Please output exactly the lines of the material from the first through the line containing "dim, spotted patch.", and nothing more.
--- Begin ---
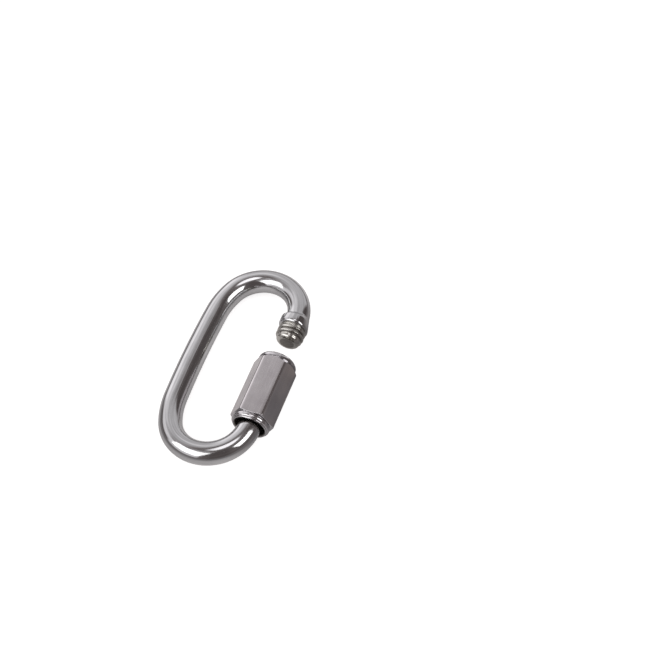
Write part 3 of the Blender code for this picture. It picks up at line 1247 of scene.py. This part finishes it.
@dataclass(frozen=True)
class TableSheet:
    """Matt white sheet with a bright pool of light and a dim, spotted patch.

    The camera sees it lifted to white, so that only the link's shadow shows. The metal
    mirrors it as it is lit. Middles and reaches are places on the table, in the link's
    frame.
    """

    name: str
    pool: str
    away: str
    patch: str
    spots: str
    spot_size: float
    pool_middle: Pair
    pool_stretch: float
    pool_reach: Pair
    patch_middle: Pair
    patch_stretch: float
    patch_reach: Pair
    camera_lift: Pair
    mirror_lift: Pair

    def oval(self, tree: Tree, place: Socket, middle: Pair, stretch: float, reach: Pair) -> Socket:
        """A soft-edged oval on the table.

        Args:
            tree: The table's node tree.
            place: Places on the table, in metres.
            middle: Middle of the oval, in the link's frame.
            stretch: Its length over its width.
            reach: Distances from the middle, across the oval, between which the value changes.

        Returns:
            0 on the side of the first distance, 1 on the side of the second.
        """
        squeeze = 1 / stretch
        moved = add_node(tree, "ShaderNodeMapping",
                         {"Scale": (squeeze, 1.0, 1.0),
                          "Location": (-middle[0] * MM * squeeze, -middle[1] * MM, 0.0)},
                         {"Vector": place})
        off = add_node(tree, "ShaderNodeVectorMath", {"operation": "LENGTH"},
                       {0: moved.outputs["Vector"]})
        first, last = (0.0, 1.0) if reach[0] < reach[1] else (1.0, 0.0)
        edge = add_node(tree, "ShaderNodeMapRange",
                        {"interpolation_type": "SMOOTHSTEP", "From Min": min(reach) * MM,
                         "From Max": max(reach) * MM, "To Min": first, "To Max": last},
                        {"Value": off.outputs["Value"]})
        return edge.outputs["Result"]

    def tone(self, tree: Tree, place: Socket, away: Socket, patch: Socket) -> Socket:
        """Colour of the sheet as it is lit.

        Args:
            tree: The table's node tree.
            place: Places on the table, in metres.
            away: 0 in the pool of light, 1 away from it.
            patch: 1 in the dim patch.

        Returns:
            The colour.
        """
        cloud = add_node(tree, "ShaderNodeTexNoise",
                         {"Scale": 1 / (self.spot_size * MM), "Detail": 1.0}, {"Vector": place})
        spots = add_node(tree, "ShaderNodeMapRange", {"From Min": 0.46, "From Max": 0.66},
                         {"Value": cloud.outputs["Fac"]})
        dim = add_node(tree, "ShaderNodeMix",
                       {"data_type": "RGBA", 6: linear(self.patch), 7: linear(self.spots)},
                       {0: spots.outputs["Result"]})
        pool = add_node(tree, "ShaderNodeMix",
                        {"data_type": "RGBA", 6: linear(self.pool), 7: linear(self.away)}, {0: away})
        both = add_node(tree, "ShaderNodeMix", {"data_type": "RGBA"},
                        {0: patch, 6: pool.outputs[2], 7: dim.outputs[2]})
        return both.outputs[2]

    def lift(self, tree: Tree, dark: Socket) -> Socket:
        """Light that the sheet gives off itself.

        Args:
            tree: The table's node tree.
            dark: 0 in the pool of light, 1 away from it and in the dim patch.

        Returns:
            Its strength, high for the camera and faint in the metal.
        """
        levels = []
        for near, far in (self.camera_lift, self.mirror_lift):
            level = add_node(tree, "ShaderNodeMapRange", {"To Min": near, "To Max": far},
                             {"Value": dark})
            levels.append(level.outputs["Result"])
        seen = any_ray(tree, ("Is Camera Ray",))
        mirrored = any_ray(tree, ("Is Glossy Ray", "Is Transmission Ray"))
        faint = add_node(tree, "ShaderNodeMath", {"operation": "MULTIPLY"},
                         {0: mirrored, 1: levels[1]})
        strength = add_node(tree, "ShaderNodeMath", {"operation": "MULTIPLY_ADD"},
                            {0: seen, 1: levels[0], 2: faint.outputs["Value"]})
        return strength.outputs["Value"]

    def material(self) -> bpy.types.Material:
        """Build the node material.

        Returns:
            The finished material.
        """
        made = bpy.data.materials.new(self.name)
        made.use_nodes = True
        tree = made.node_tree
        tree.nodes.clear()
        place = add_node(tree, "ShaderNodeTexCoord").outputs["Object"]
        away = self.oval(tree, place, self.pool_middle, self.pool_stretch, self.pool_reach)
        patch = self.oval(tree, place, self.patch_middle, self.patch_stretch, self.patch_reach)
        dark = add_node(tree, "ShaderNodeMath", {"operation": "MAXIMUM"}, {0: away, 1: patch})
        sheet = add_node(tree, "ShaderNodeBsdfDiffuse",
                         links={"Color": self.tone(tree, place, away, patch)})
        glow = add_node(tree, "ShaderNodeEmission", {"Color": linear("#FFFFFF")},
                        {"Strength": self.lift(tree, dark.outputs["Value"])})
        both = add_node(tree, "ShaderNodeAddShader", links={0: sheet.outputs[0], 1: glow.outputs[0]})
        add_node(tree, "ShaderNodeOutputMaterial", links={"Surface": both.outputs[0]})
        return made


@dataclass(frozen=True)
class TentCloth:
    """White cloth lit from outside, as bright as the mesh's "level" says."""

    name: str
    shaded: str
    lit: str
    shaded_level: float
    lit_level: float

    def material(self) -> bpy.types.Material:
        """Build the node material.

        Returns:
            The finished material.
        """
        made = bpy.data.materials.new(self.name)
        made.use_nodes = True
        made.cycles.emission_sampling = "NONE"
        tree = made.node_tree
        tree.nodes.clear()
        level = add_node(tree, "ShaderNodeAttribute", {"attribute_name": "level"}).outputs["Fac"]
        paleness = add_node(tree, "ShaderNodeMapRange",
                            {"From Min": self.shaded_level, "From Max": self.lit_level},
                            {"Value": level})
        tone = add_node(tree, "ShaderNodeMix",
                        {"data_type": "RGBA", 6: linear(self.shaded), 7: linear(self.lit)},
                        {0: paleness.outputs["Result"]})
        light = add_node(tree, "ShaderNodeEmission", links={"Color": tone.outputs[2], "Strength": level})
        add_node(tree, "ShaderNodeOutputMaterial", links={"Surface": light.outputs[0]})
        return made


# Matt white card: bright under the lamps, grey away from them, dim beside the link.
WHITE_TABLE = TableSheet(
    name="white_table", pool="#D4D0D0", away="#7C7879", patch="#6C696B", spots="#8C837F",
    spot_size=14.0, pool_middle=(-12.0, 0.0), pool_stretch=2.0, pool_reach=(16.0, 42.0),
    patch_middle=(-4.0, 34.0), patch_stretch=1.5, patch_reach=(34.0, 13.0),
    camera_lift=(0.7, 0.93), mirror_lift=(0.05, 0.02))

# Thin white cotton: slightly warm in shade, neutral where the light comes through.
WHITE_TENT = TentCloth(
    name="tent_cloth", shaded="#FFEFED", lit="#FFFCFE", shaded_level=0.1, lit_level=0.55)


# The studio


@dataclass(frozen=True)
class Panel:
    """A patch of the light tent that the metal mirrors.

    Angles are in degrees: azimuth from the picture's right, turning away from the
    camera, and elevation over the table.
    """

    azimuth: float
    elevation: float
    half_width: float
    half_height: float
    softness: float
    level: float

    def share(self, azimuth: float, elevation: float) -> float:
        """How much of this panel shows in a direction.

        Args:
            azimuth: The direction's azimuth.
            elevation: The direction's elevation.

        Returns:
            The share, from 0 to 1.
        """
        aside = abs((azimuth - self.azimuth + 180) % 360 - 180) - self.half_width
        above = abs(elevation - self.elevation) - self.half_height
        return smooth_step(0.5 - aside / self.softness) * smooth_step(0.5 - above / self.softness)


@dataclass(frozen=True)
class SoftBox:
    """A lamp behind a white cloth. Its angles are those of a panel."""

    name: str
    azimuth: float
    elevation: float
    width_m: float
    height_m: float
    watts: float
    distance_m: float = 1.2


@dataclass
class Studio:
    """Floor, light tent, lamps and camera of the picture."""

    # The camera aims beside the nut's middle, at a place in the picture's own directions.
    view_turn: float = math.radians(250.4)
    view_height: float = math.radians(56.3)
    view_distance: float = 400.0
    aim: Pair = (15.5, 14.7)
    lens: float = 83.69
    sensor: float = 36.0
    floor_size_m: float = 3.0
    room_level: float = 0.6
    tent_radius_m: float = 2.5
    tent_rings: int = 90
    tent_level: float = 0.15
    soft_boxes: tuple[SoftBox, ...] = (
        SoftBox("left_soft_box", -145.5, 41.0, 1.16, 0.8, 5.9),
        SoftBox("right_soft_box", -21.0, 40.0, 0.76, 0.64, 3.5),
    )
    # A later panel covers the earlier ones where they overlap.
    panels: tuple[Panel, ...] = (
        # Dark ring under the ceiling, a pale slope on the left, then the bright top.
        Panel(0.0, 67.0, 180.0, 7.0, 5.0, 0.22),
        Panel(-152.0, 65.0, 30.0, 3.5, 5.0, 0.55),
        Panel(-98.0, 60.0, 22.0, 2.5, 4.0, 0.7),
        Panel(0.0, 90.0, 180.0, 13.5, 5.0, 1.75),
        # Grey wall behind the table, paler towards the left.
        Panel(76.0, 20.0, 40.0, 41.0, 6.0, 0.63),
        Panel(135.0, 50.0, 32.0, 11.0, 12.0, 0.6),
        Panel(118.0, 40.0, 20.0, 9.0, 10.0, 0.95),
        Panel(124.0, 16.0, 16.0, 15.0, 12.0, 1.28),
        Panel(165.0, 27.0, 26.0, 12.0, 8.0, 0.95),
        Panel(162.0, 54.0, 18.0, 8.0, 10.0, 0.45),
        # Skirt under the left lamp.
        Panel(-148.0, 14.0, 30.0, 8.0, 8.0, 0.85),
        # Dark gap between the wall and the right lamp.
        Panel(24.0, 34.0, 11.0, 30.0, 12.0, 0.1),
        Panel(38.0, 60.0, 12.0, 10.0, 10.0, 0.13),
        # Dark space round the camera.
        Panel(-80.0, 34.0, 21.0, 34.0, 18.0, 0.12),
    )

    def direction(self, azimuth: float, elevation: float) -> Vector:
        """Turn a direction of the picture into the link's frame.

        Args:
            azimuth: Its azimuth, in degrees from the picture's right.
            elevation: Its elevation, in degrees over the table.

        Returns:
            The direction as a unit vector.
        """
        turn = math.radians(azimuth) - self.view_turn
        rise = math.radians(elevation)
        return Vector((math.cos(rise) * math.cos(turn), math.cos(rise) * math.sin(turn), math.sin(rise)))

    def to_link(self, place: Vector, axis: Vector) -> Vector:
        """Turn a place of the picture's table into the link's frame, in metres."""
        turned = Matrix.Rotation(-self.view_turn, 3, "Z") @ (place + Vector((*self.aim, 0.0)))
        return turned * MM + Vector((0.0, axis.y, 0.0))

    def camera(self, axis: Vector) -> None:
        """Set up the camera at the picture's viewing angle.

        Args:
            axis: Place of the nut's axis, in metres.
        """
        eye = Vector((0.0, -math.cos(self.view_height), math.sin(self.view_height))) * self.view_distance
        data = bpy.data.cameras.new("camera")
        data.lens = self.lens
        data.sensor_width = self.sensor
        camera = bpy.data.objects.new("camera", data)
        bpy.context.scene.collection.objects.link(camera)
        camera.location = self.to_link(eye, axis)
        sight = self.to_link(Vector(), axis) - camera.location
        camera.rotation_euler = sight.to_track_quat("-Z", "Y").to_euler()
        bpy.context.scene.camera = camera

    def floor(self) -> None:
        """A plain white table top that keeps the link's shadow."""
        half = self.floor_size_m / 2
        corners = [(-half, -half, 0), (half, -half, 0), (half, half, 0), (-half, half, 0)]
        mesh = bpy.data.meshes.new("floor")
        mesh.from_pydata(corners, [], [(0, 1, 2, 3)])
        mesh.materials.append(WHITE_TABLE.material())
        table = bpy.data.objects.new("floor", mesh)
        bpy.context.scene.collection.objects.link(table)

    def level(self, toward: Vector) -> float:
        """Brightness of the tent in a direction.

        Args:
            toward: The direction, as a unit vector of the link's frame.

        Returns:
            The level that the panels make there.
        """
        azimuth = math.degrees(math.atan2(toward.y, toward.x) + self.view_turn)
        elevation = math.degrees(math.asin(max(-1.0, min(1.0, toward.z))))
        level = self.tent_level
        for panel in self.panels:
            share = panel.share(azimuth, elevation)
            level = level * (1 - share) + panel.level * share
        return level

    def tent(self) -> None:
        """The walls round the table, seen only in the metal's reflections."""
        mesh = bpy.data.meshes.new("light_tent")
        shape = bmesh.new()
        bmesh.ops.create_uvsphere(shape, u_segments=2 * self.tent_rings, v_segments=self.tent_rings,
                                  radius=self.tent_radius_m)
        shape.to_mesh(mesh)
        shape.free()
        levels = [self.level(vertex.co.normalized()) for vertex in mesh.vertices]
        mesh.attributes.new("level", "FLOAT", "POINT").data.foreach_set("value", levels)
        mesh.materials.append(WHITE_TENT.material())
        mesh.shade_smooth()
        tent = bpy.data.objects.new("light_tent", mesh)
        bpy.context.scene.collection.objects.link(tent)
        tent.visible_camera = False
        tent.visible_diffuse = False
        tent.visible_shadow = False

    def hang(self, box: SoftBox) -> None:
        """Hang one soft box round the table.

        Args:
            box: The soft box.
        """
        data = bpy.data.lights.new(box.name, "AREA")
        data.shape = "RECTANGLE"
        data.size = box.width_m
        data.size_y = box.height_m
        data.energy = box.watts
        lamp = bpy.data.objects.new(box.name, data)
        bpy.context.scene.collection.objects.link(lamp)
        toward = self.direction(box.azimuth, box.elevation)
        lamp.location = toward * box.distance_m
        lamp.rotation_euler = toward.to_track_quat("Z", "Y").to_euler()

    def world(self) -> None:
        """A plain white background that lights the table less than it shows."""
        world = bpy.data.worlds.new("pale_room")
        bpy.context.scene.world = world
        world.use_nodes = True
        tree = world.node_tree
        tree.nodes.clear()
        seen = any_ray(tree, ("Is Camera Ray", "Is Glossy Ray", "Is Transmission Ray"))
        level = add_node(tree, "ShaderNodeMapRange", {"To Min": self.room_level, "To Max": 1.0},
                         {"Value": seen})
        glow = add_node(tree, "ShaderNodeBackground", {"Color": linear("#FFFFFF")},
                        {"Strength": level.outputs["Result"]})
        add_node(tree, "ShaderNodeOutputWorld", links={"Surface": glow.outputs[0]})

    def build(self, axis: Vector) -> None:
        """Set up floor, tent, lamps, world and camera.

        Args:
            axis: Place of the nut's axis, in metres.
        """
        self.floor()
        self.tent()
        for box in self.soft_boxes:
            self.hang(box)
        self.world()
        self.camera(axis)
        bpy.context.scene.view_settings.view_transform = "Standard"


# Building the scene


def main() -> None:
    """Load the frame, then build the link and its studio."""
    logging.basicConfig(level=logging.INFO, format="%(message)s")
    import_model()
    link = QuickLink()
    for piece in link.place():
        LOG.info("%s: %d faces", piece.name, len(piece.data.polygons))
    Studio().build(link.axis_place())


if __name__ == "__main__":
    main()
--- End ---
Complete answer
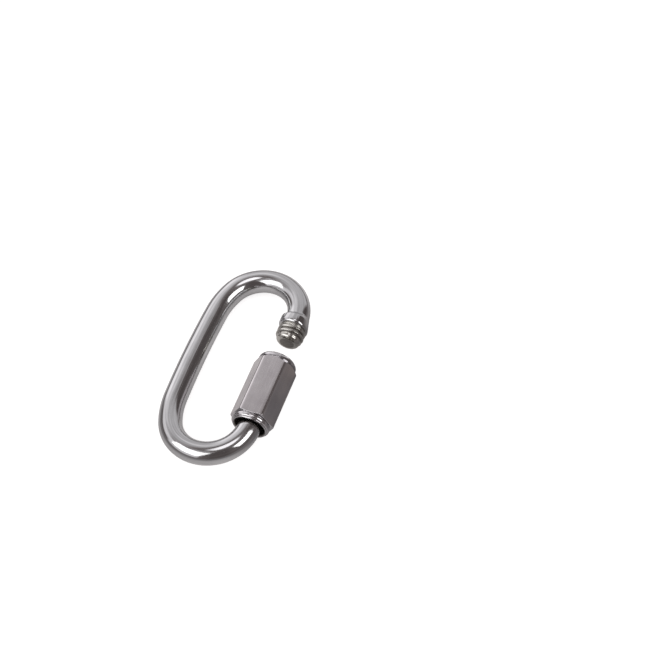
Write part 3 of the Blender code for this picture. It picks up at line 1247 of scene.py. This part finishes it.
@dataclass(frozen=True)
class TableSheet:
    """Matt white sheet with a bright pool of light and a dim, spotted patch.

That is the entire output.